A conclusione dell’intervista, a Shabbat viene chiesto:“Non pensi di andare contro al tua paese rifiutando di servire nell’esercito?”. Riporto per intero la sua risposta.
“Il patriottismo è un’arma molto sofisticata qui in Israele.Ma in questo non c’è niente di sano in una società patriottica. La gente crede che essere patriottici ci renda cittadini migliori ed in questo cadiamo nello stesso tranello degli americani che credono si debba sempre servire il paese. Ma è il paese che deve servirci, che deve mantenere una società sana. Non si può adorarlo, idealizzarlo. Non si può pensare di morire per il paese.Dovreste vedere cos’è la stampa qui in Israele. Non c’è mai modo di avere un’opinione diversa, non c’è accesso a quella che è la versione del nemico. E si rischia di venir accusati di tradimento per una semplice intervista alla stampa estera, come questa.”

Importanti intellettuali israeliani come Oz, Grossman, Yehoshua, si sono pronunciati in favore di questa nuova “guerra giusta” da parte di Israele. Ma altre notizie ci dicono che esistono israeliani che manifestano contro questa guerra e che non condividono la politica di Olmert. In un sondaggio apparso lunedì 17 sul quotidiano Yediot Aharanot, l’86% delle persone intervistate pensano che l’offensiva nei confronti del Libano sia giustificata, ma il 14% si dichiara contraria ad essa (Le monde, 20 luglio 2006).

È nell’interesse stesso di Israele che si apra la possibilità di rimettere radicalmente in discussione quello che oggi appare un consensuale avvallo dell’azione terroristica come legittimo strumento dello stato. È evidente che tutti gli stati sovrani che si proclamano campioni nella lotta al terrorismo, siano essi gli USA o la Russia, dovrebbero per prima cosa riconoscere apertamente e discutere la propria opzione di un terrorismo al servizio dello stato, di un terrorismo al servizio della democrazia.

Nel caso specifico di Israele, poi, la questione è anche più urgente. Trovare una linea politica incentrata sul negoziato e il compromesso, e non sulla semplice riposta militare, è lungimirante per un altro importante motivo. Gli Stati Uniti non saranno in eterno la superpotenza egemone del pianeta. Il loro declino è già agli occhi di molti inequivocabile. Ma ciò vale anche per Israele. Nessuno potrà garantire in eterno ad Israele la superiorità schiacciante in termini militari che ora può vantare nei confronti delle altre nazioni mediorientali. La pace duratura con i palestinesi comporterà per gli israeliani dei sacrifici ben più importanti di quelli realizzati finora da una piccola minoranza di coloni estremisti. Ma tale pace, in quanto veramente tale, andrà a sostituire quella “accettabile sicurezza” che ha già messo in conto, assieme alle rappresaglie, anche il sacrificio dei propri civili innocenti. E sopratutto garantirà Israele nell’imprevedibile futuro, a cui l’attuale dirigenza, certa oggi della propria potenza bellica, crede non valga la pena neppure pensare.

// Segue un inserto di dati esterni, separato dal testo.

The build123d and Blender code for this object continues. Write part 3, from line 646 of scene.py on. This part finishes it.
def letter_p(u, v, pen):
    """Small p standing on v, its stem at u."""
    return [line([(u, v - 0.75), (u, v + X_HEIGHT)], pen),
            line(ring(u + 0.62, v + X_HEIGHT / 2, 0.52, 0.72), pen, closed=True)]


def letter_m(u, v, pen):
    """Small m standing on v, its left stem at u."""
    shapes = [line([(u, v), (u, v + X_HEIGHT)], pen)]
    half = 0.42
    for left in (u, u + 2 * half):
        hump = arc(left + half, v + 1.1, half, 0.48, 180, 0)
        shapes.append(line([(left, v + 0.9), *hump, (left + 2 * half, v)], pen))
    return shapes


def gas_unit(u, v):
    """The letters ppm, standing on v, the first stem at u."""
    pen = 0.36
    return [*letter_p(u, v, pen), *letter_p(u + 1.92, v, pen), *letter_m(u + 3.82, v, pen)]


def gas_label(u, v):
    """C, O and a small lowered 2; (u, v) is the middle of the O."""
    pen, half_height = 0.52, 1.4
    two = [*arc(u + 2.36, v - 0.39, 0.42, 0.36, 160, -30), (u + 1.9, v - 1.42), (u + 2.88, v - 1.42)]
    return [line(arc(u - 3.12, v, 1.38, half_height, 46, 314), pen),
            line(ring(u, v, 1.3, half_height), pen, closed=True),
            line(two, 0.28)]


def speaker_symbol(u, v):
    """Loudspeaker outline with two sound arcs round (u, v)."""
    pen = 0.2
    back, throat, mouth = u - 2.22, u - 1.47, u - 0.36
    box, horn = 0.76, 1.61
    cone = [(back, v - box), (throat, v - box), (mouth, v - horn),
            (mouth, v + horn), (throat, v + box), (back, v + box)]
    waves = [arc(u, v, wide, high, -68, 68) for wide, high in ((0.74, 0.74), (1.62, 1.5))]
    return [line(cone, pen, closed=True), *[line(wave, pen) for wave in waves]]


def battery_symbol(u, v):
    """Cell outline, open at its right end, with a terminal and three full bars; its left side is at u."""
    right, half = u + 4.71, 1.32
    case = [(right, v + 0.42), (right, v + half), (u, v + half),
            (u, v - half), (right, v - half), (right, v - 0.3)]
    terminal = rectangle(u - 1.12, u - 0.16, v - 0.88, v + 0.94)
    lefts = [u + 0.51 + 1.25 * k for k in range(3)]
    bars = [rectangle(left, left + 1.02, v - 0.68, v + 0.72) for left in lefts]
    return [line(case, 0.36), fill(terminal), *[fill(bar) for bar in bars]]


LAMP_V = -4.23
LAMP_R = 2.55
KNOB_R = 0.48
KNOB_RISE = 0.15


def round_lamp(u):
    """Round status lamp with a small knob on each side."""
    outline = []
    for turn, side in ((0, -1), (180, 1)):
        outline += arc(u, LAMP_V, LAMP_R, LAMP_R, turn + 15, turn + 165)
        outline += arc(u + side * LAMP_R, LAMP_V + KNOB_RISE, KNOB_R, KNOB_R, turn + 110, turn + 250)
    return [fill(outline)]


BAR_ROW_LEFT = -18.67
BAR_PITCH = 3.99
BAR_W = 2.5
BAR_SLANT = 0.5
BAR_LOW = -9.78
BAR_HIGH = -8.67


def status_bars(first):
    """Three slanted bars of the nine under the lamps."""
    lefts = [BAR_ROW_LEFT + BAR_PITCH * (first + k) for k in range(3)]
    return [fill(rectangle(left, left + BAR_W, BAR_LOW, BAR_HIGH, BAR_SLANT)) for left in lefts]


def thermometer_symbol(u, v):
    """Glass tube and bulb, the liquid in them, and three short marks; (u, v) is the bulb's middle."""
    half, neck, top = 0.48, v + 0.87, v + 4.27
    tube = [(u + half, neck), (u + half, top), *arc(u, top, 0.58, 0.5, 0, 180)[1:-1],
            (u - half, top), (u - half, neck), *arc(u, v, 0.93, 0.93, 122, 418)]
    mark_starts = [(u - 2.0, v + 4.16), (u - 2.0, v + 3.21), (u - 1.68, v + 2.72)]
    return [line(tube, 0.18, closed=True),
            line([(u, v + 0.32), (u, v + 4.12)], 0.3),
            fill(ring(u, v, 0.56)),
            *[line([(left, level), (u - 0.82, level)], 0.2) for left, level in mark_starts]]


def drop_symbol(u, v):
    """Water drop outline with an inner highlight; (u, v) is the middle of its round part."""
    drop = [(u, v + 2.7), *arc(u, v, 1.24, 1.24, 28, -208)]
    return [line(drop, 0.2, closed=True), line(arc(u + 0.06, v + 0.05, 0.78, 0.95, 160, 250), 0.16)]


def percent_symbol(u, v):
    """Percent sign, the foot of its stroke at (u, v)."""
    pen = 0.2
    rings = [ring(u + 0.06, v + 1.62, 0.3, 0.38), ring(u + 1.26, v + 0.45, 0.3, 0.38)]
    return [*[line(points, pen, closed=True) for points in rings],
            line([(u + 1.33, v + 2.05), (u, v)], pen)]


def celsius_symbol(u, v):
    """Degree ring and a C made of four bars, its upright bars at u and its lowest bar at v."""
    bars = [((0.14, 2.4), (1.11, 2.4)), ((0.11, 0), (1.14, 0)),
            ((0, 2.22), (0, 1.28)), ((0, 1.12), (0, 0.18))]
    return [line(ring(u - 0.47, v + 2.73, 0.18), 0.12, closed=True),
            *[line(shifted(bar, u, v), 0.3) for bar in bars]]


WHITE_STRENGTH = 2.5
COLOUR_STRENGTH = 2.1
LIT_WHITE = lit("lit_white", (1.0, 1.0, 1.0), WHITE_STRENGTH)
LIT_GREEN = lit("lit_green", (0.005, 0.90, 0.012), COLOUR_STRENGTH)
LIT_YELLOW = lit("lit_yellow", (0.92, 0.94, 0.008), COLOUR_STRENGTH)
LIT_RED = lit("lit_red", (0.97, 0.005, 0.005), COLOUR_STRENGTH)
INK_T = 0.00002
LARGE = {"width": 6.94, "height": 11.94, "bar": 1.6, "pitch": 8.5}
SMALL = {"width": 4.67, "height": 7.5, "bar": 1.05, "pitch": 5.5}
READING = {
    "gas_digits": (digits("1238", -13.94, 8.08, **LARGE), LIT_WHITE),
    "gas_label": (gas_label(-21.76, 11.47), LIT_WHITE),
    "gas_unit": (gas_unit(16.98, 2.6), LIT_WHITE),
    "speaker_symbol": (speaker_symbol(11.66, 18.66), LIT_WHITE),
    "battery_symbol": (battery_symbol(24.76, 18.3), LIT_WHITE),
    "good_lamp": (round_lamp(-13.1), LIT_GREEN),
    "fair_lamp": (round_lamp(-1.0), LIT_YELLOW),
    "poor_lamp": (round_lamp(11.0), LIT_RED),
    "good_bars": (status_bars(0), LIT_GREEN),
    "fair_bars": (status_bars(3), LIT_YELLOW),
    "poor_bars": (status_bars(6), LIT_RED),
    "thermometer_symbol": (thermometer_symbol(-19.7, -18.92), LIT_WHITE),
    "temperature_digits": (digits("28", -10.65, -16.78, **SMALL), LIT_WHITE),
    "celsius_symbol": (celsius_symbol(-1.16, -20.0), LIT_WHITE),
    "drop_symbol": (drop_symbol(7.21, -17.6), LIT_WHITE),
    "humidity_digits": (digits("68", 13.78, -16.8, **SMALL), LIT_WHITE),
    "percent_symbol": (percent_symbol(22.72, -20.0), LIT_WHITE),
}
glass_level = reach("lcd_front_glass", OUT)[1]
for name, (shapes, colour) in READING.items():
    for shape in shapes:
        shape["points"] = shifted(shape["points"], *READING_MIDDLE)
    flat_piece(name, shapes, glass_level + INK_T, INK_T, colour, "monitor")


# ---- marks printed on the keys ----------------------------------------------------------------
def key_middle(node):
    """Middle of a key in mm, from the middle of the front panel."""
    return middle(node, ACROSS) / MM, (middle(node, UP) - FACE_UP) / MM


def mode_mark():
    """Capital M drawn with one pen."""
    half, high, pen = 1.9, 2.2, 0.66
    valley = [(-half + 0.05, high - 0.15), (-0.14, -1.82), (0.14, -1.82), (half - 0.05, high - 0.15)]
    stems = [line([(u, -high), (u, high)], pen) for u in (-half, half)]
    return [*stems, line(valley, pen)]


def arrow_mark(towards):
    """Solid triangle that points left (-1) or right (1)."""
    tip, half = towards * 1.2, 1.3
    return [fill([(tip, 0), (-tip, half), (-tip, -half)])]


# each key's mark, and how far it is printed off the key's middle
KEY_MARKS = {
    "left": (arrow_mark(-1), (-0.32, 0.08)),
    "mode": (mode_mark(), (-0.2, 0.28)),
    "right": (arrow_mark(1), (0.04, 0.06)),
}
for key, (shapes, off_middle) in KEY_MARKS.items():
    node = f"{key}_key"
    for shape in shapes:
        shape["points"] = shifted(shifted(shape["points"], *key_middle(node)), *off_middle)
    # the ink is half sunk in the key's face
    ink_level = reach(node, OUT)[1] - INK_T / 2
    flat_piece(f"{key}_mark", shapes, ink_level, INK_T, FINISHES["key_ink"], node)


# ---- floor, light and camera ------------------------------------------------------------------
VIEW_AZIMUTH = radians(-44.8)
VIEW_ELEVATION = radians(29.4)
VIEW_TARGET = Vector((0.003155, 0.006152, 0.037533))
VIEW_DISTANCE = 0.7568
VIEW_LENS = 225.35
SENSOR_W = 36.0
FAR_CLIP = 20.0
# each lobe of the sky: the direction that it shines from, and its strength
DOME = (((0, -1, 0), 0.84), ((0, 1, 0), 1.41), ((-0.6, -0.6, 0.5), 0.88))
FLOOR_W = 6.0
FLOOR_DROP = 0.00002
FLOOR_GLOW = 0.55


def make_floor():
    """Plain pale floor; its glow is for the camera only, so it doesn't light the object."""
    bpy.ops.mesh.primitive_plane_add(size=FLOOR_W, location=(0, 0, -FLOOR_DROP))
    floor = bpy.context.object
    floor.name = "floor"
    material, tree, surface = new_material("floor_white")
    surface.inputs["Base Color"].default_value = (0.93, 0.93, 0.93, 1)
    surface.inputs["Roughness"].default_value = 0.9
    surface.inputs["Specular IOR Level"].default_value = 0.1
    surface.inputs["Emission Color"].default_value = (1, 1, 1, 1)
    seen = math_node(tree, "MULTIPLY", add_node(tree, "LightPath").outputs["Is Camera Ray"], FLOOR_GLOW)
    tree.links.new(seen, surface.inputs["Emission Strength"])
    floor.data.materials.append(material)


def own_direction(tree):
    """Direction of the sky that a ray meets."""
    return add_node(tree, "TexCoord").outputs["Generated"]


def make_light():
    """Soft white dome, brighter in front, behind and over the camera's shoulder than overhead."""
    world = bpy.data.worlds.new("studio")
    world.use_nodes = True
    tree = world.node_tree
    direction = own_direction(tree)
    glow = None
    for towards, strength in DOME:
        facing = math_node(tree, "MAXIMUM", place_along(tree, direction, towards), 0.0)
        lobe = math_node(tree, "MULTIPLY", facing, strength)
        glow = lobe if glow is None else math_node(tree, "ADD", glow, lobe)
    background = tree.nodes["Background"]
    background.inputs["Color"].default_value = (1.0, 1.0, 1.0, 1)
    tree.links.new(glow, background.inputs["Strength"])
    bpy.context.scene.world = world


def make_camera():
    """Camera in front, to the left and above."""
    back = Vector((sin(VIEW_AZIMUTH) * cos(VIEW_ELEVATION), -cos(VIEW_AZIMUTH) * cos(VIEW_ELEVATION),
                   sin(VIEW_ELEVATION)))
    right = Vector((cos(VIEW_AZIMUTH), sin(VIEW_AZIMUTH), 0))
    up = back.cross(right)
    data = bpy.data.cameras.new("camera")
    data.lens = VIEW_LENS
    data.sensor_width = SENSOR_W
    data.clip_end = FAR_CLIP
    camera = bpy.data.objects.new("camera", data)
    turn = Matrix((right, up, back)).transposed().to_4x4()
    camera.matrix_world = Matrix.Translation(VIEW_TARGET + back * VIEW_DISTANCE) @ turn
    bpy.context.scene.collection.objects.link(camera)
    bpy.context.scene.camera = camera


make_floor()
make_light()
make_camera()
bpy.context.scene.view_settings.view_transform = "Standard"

Uscire dal terrorismo significa, infatti, uscire da quella logica dell’“eterna contesa” che non può giustificarsi che da un punto di vista fideistico e religioso. L’estremismo religioso, infatti, non è interessato ad una “laica” vittoria sul campo, ma alla possibilità di guadagnarsi, attraverso il martirio, una singolare salvezza nell’al di là. Uno stato laico che accetti questa logica non può che essere perdente, in quanto esso non combatte per la salvezza delle anime ma per la sicurezza dei corpi. È bene dunque che esso porti i “martiri” a lottare su un terreno propriamente politico, fatto di scambi e negoziati, di compromessi e risarcimenti. Non sarà insomma il terrore militare, fatto di bombardamenti che annientano i corpi, a sconfiggere la logica della guerriglia religiosa, che accresce cupamente la sua gloria nell’elenco delle vittime, le proprie innanzitutto. Ogni successo dell’esercito israeliano nell’esercizio dell’omicidio politico, è nel contempo un successo dei nemici sopravvissuti, che hanno conquistato un nuovo martire, un onore ulteriore di fronte all’immutabile incoraggiamento che viene dall’al di là.

A questa “eterna contesa”, Israele non può che sfuggire accettando l’idea di un “negoziato ininterrotto”, finché non si giunga al punto di compromesso politico accettabile per entrambe le parti coinvolte. (E ciò ovviamente inficia come meramente “fittizia” ogni soluzione come quella di Sharon, basata su ritiri o concessioni “unilaterali”. Non ci sarà nessuna soluzione politica unilaterale.) Tale compromesso, ovviamente, non potrà avere altro scopo che la nascita di uno stato palestinese realmente sovrano e non mutilato. Perché è ancora di questo che si tratta, ed è ancora di questo che si deve parlare.